Friday. Work late to complete a corporate Flash presentation that nobody will pay attention to. After work, I play in a coed softball game where my team wins 26-4 and the opposing team’s third baseman catches a ground ball with her face and breaks her nose. Immediately following the game a torrential downpour ensues and I sprint to my car leaving my glove on the field. I roll to Tyler’s house and play College Football with the Slushy Gutter Crew. At one point in the evening Tyler pours me either a glass of bourbon, scotch, or whiskey. I drink it and proceed to kick his ass with Virginia Tech 30-14. On the way home I realize that I left my mitt on the softball field.
Saturday. I attend my company picnic and run the corporate Flash presentation I put in long hours over. Surprisingly, people pay attention, laugh and tell me good job. After the presentation the picnic continues at a nearby park with a luau theme and a pig roasting. I eat heaping platefuls of swine and mingle with coworkers. Jake, Gay Joe and I make fun of some pasty kid trying to play football. We call him “Mary” and giggle like the dickheads we are. Joe tells us about his homosexual encounters the previous evening. Hula dancers many years past their prime shake their asses for our amusement. I volunteer to dance with them, throwing my inhibitions into the wind like Kevin Bacon in Footloose. I perform a dance with pom-poms and hip gyrations. I win the grand prize in the company raffle (a $200 gift certificate to the Flagstaff House). After the picnic, I attend a lesbian wedding with Monica, Kaye, Aaron, Nels and Kerry. We quickly become the obnoxious drunk table at the reception. A plant is passed around and the recipient of said plant gives a toast. A diverse blend of people wishes the couple well including a militant lesbian with an attitude problem and a sexual predator with disheveled hair holding a kid that liked to hit people in the face.

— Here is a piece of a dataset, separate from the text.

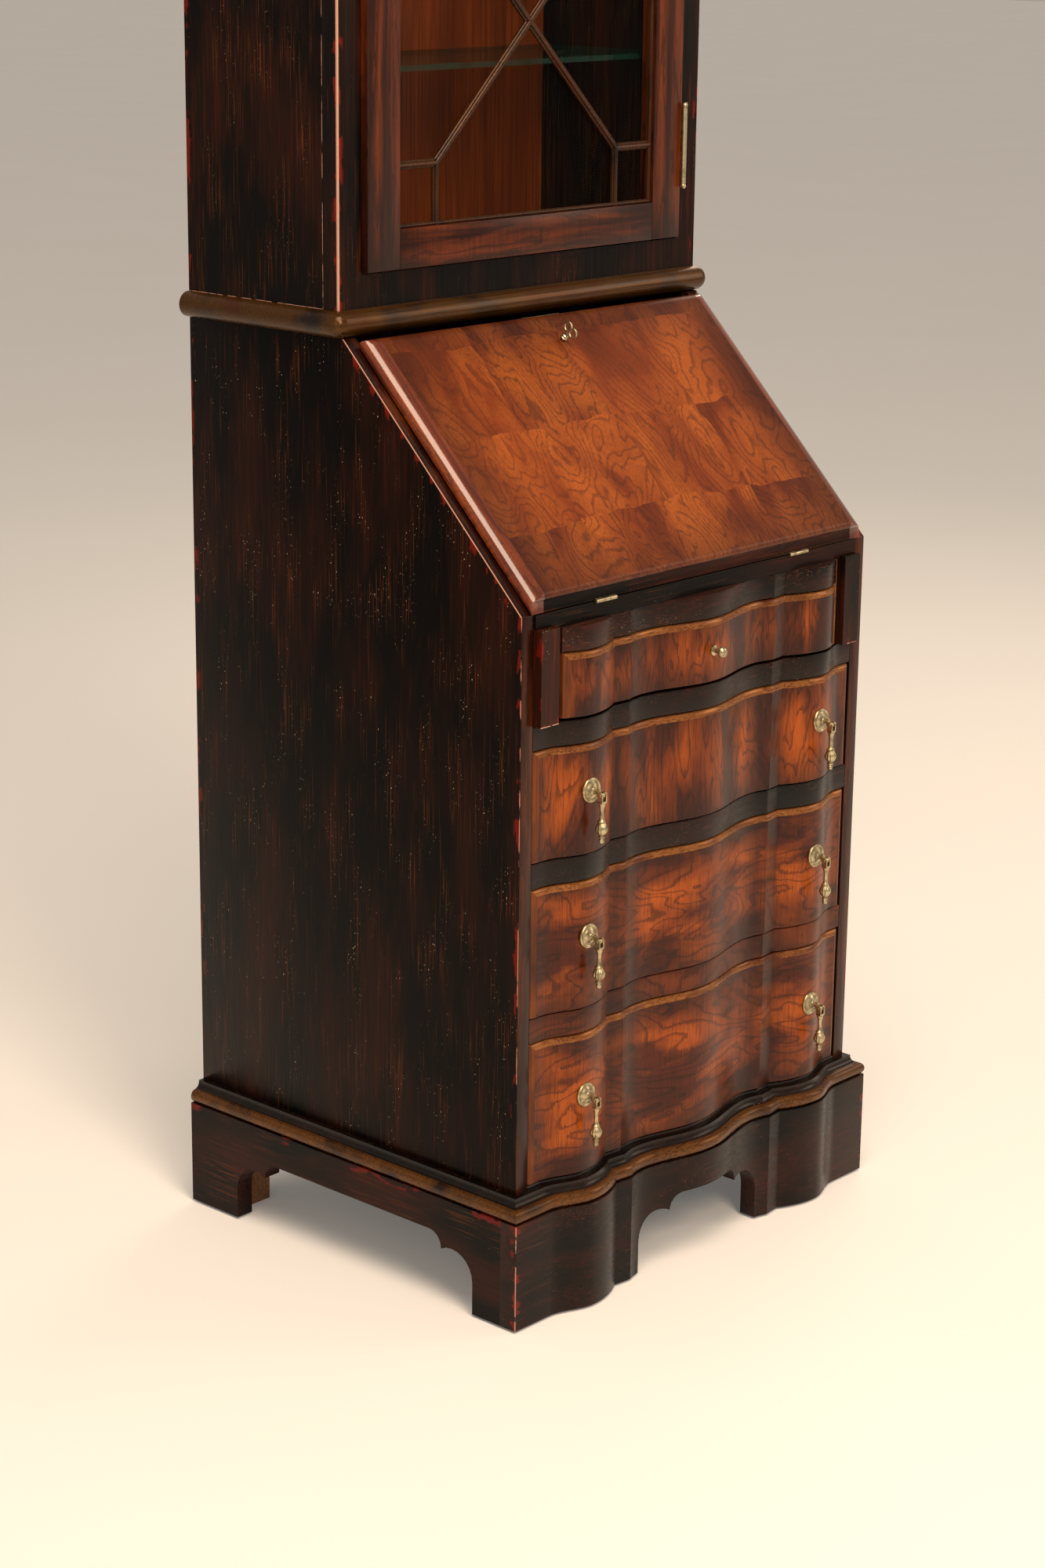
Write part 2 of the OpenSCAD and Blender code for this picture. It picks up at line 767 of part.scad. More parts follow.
module lid_panel() {
  gap = lid_barrel_r + hinge_gap;
  color(veneer) in_frame() difference() {
    on_slant() intersection() {
      translate([-case_w, 0, 0]) rotate([90, 0, 90]) linear_extrude(2 * case_w) polygon(lid_rise());
      translate([0, 2 * lid_high, 0]) rotate([90, 0, 0]) linear_extrude(3 * lid_high) polygon(lid_across());
    }
    at_lid_hinges() translate([-hinge_gap, 0, 0]) rotate([0, 90, 0])
      cylinder(r = gap, h = lid_hinge_len + 2 * hinge_gap);
    on_slant() {
      for (s = [-1, 1]) translate([s * lid_hinge_x - lid_hinge_len / 2 - leaf_gap, 0, -1])
        cube([lid_hinge_len + 2 * leaf_gap, lid_leaf_w + leaf_gap, leaf_t + leaf_gap + 1]);
      block(-lock_w / 2 - leaf_gap, lock_w / 2 + leaf_gap, lid_high - lock_h - leaf_gap, lid_high + 1,
        -1, lock_t);
      translate([0, key_y, 0]) cylinder(r = keyhole_r, h = lid_t + 1);
    }
  }
}

// The lid's leaves, each with the two outer knuckles of its barrel
module lid_hinge_leaves() {
  color(brass) in_frame() difference() {
    union() {
      on_slant() for (s = [-1, 1])
        translate([s * lid_hinge_x - lid_hinge_len / 2, 0, leaf_gap])
          cube([lid_hinge_len, lid_leaf_w, leaf_t]);
      at_lid_hinges() rotate([0, 90, 0]) cylinder(r = lid_barrel_r, h = lid_hinge_len);
    }
    at_lid_hinges() translate([lid_hinge_len / 3 - leaf_gap, 0, 0]) rotate([0, 90, 0])
      cylinder(r = lid_barrel_r + hinge_gap, h = lid_hinge_len / 3 + 2 * leaf_gap);
    at_lid_hinges() translate([-1, 0, 0]) rotate([0, 90, 0])
      cylinder(r = pin_r + pin_gap, h = lid_hinge_len + 2);
  }
}

// The bed's leaves, each with the middle knuckle and the pin
module bed_hinge_leaves() {
  middle = lid_hinge_len / 3;
  clear = lid_barrel_r + hinge_gap;
  color(brass) in_frame() at_lid_hinges() {
    translate([0, clear, -leaf_t - leaf_gap]) cube([lid_hinge_len, lid_leaf_w - clear, leaf_t]);
    translate([middle, 0, -leaf_t - leaf_gap]) cube([middle, lid_leaf_w, leaf_t]);
    translate([middle, 0, 0]) rotate([0, 90, 0]) cylinder(r = lid_barrel_r, h = middle);
    rotate([0, 90, 0]) cylinder(r = pin_r, h = lid_hinge_len);
  }
}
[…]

I share my toast with the happy couple, lifting my glass and saying, “Here’s to eating pussy.” They laugh hysterically. I love the lesbians and wish them the best. We roll to Monica’s crib for a nightcap. I discover Kaye does not like playing drinking games with me. Monica informs me she picked up my softball glove up after our game. This makes me happy.
Sunday. I wake up at noon with a screaming hangover. I pour a glass of water and take ibuprofen. I watch Panic Room on digital cable. I drink a glass of water. I make a trip to Home Depot to buy some sandpaper and steel wool. I drink a glass of water. I strip paint for four hours. I drink three glasses of water. My Mom calls and invites me to dinner. I drink a glass of water. I drive to my parents house and eat spaghetti and garlic bread for dinner. We discuss home improvement. I go home to play a game of College Football. Colorado State beats Wyoming 21-3. Nels picks me up for our hockey game. I tally a hat trick and an assist. I drink seven glasses of water. Mark throws a shoe at Nels’s face. I come home and take a shower. I go to sleep. If anyone asks me what I did this weekend, I will say, “Nothing.”
Monica: God do I hate Creed. “Arms Wide Open” my ass. I would like to jam something down Scott Stapp’s wide open throat.
Me: Ha! Excellent. Take your I Love My Baby/I Am Down With The Lord rock somewhere else, Scott. Like the bottom of the ocean.
Me: Just a poor man’s Stryper if you ask me.
Me: Well played.
Some people like shooting the smack. Others cannot put down the booze. This woman is addicted to babies. After fifteen children, she plans on trying for more. Her uterus has seen more action than Vietnam during the Tet Offensive. Quoth Monica, “Her cervix is probably down to her ankles by now.”